Nos áureos tempos do cinema-novo, havia perplexidade entre as cultas gentes ligadas ao setor. Os mestres da câmara na mão e uma idéia na cabeça olimpicamente não entendiam como suas obras não alcançavam o grande público, que continuava preferindo filmes dos Trapalhões e Mazzaroppi.
Prêmios internacionais, artigos laudatórios nos melhores jornais do mundo, nada disso influía na bilheteria e no entusiasmo que o povão dedicava às chanchadas e no desdém às obras-primas aqui feitas pela nossa elite cultural e artística.
Pulando das chanchadas e do cinema-novo para a prática eleitoral, vejo que os institutos de pesquisa continuam dando a políticos proscritos, como Maluf, Collor e outros, liderança nas intenções de votos.
Evidente que ainda falta muito para as eleições, muita água rolará sob as pontes e a briga de foice está apenas começando. Mas não deixa de ser um sintoma que precisa ser explicado: o chamado povão não leva a sério os prognósticos dos especialistas que davam Maluf, Collor, ACM, Barbalho como defuntos insepultos, definitivamente queimados perante o eleitorado.

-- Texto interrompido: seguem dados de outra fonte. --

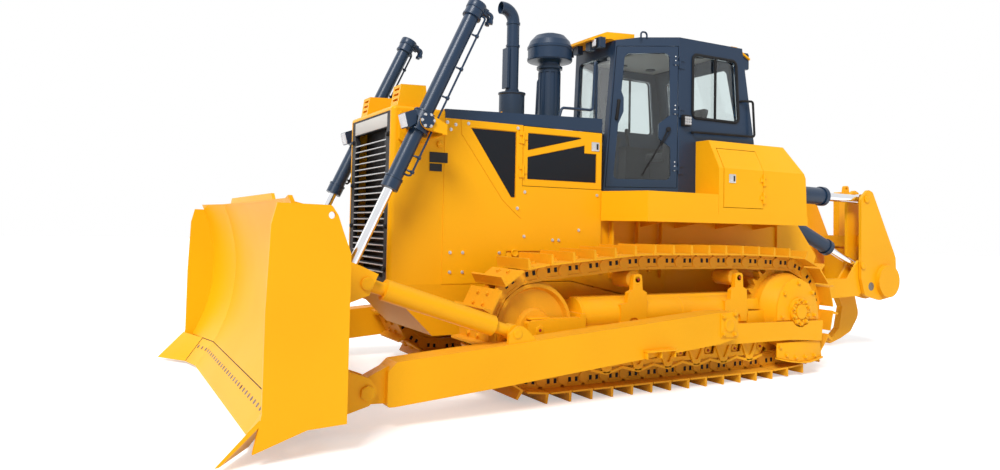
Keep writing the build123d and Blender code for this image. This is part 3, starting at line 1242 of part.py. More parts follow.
def main():
    os.makedirs("parts", exist_ok=True)
    one_track = track()
    save("tracks", pair(one_track))
    save("sprockets", pair(sprocket()))
    save("final_drives", pair(final_drive()))
    save("idlers", pair(idler()))
    save("idler_carriers", pair(idler_carrier()))
    rollers = track_rollers()
    rollers += [carrier_roller(x) for x in CARRIER_X]
    save("track_rollers", rollers, [right_of(r) for r in rollers])
    save("track_frames", pair(track_frame() + roller_guard()))
    save("main_frame", main_frame(), equalizer_bar())
    save("belly_guard", belly_guard())
    save("radiator_guard", radiator_guard() + lift_bracket() + right_of(lift_bracket()))
    save("grille", grille())
    save("engine_block", engine_block(), radiator_core())
    save("hood", hood())
    save("hood_strips", pair(hood_strip()))
    save("engine_side_panels", pair(side_panel()))
    save("engine_door_left", engine_door())
    save("engine_door_right", right_of(engine_door()))
    save("exhaust_stack", exhaust_stack())
    save("air_precleaner", air_precleaner())
    save("hose_guards", pair(hose_guard()))
    save("head_lamps", pair(head_lamp()))
    save("fenders", pair(fender()))
    save("side_boxes", pair(side_box()))
    save("box_door_left", box_door())
    save("box_door_right", right_of(box_door()))
    save("fuel_tank", fuel_tank())
    save("cab_body", cab_body())
    save("cab_door_left", cab_door())
    save("cab_door_right", right_of(cab_door()))
    save("door_glass_left", door_glass())
    save("door_glass_right", right_of(door_glass()))
    save("cab_glass", cab_glass())
    save("cab_trim", cab_visor(), cab_rear_cap())
    save("work_lamps", work_lamps())
    save("cab_fittings", seat_base(), control_console())
    save("operator_seat", operator_seat())
    save("handrails", pair(handrail()))
    save("push_arms", pair(push_arm()))
    save("blade", blade())
    save("cutting_edges", cutting_edge())
    save("brace_tubes", pair(brace_tube()))
    save("brace_rods", pair(brace_rod()))
    save("lift_barrels", pair(lift_barrel()))
    save("lift_rods", pair(lift_rod()))
    save("ripper_mount", ripper_mount())
    save("ripper_link", ripper_link())
    save("ripper_pins", ripper_pins())
    save("ripper_tilt_pins", ripper_tilt_pins())
    save("ripper_carriage", ripper_carriage())
    save("ripper_shank", ripper_shank())
    lift_case, lift_bar = ram(RIP_LIFT_BASE, RIP_LIFT_EYE, 225, 940, 460, 88, 45)
    save("ripper_lift_barrels", pair(lift_case))
    save("ripper_lift_rods", pair(lift_bar))
    tilt_case, tilt_bar = ram(RIP_TILT_BASE, RIP_TILT_EYE, 140, 770, 466, 108, 55)
    save("ripper_tilt_barrels", pair(tilt_case))
    save("ripper_tilt_rods", pair(tilt_bar))


main()
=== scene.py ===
# %% [markdown]
# # A crawler bulldozer, dressed for the studio
# The solid model of the machine is loaded as a fixed frame. Every finish and every
# small piece in this lesson is built on top of it and rides on one of its bodies,
# so the machine can still lift its blade, open its doors and move its ripper.

# %% Load the frame
import math
import bpy
from mathutils import Matrix, Vector


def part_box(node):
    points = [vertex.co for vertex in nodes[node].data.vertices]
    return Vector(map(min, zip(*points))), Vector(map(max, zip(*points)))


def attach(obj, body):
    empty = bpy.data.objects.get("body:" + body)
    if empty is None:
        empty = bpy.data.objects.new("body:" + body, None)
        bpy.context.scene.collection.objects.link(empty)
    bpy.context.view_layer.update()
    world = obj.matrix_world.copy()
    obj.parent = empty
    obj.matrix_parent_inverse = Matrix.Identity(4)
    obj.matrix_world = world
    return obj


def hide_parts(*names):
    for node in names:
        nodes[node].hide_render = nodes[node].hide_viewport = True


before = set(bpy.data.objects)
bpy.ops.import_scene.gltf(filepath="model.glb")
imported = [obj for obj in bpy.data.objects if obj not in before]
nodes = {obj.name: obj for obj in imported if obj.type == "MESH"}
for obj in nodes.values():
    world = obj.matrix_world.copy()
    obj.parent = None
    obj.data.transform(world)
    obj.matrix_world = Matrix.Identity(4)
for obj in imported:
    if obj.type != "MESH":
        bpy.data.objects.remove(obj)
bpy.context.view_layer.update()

# %% [markdown]
# ## Stations
# The machine was drawn from the axis of its sprocket, while the frame's origin is the
# middle of its length. One small function turns drawing numbers in millimetres into
# metres in the frame, so that every later cell can speak in drawing numbers.

# %% Drawing numbers to metres
AXIS_SHIFT = 1548.0


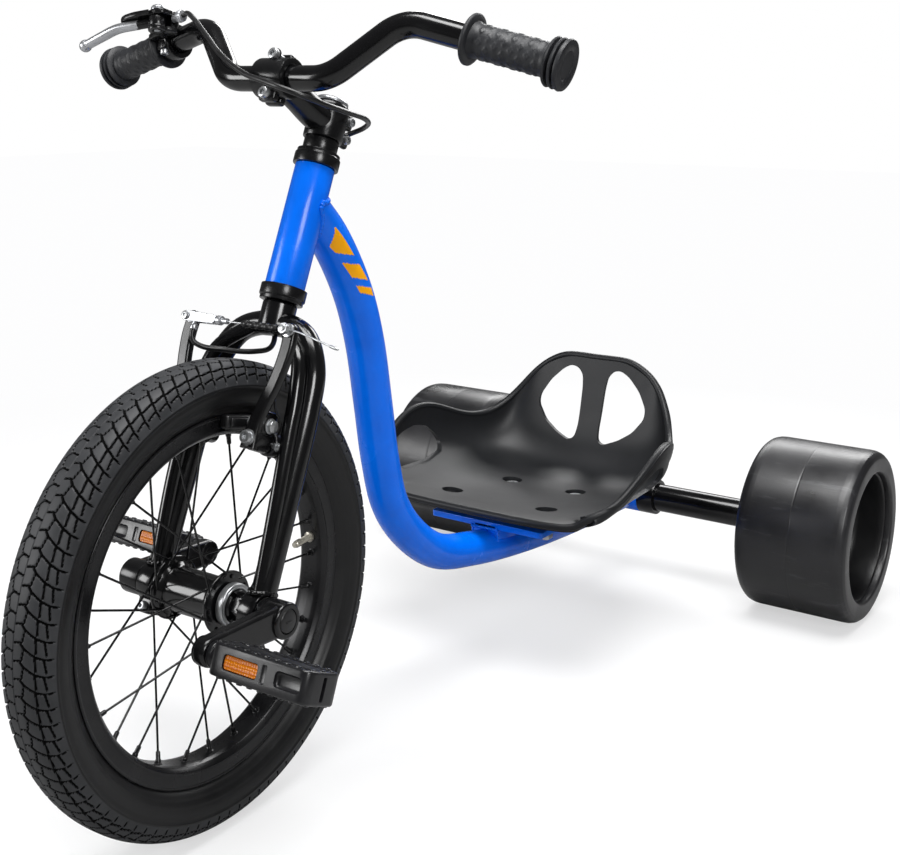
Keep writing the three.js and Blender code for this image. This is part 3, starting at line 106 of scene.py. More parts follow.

Fácil concluir que a mentalidade deste povão é perversa, tanto na hora de preferir uma chanchada dos Trapalhões como um retorno de Maluf, tão seriamente acusado de irregularidades, mas cuja imagem continua intacta junto a grande parcela do eleitorado.
Perversidade inata do povo ou generalizada falta de memória? Sinceramente, não sei. Constato apenas que, tal como no duelo entre o cinema-novo e a chanchada, a justa medieval entre os bons e os maus da vida política obedece a uma razão que a razão desconhece.
Pelé escandalizou gregos e troianos quando disse, não faz muito, que o povo não sabia votar. Será isso mesmo? Ou os que pensam que sabem votar na realidade nunca entendem o que o povo quer?